Search code examples
rgeospatialshapefilergdal

Read only data slot from shapefile (R)?


I have some very large shapefiles. I can read them into SpatialPolygonsDataFrame's using the rgdal function readOGR, but it takes a very long time for each file. I am actually only interested in the data.frame that shows up in the @data slot.
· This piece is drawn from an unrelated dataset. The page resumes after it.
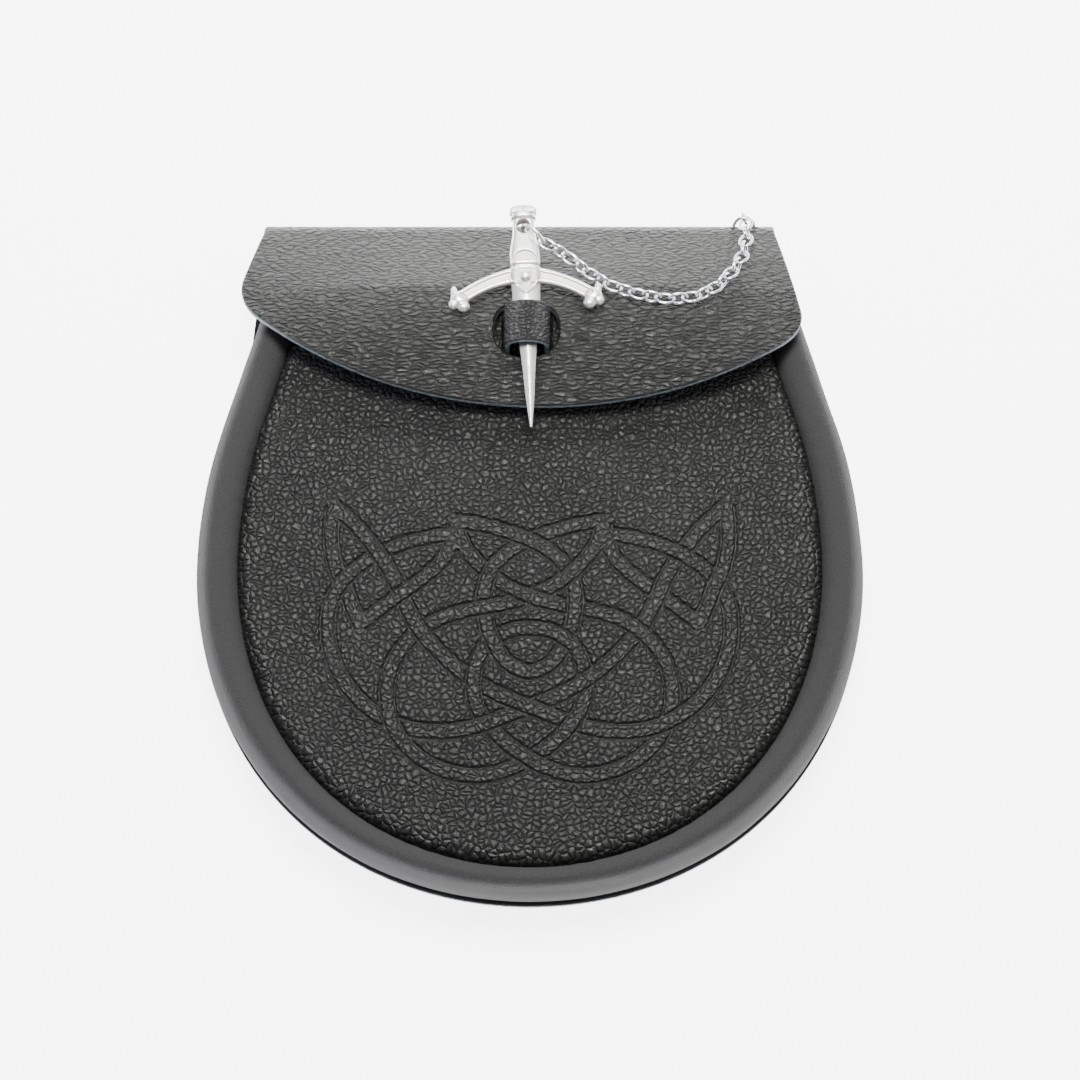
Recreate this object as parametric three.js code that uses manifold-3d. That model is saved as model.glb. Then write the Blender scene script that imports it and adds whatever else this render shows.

Is there any way to read just the data, skipping the resource intensive polygons?

Example code:

## State of Alabama census blocks (152 MB compressed, 266 MB uncompressed)
shpurl <- "http://www2.census.gov/geo/tiger/TIGER2011/TABBLOCK/tl_2011_01_tabblock.zip"
tmp    <- tempfile(fileext=".zip")
download.file(shpurl, destfile=tmp)
unzip(tmp, exdir=getwd())

## Read shapefile
nm  <- strsplit(basename(shpurl), "\\.")[[1]][1]
lyr <- readOGR(dsn=getwd(), layer=nm)

## Data I want
head(lyr@data)

Solution

  • Shapefiles are compound files that store their attribute data in a file with extension *.dbf. (See the Wikipedia shapefile article for a reference.) The dbf suffix refers to the dBase file format, which can be read by the function read.dbf() in the foreign package.

    So, try this:

    library(foreign)
    df <- read.dbf("tl_2011_01_tabblock.dbf")
    ## And, more generally, read.dbf("path/to/shapefile/shapefile-name.dbf")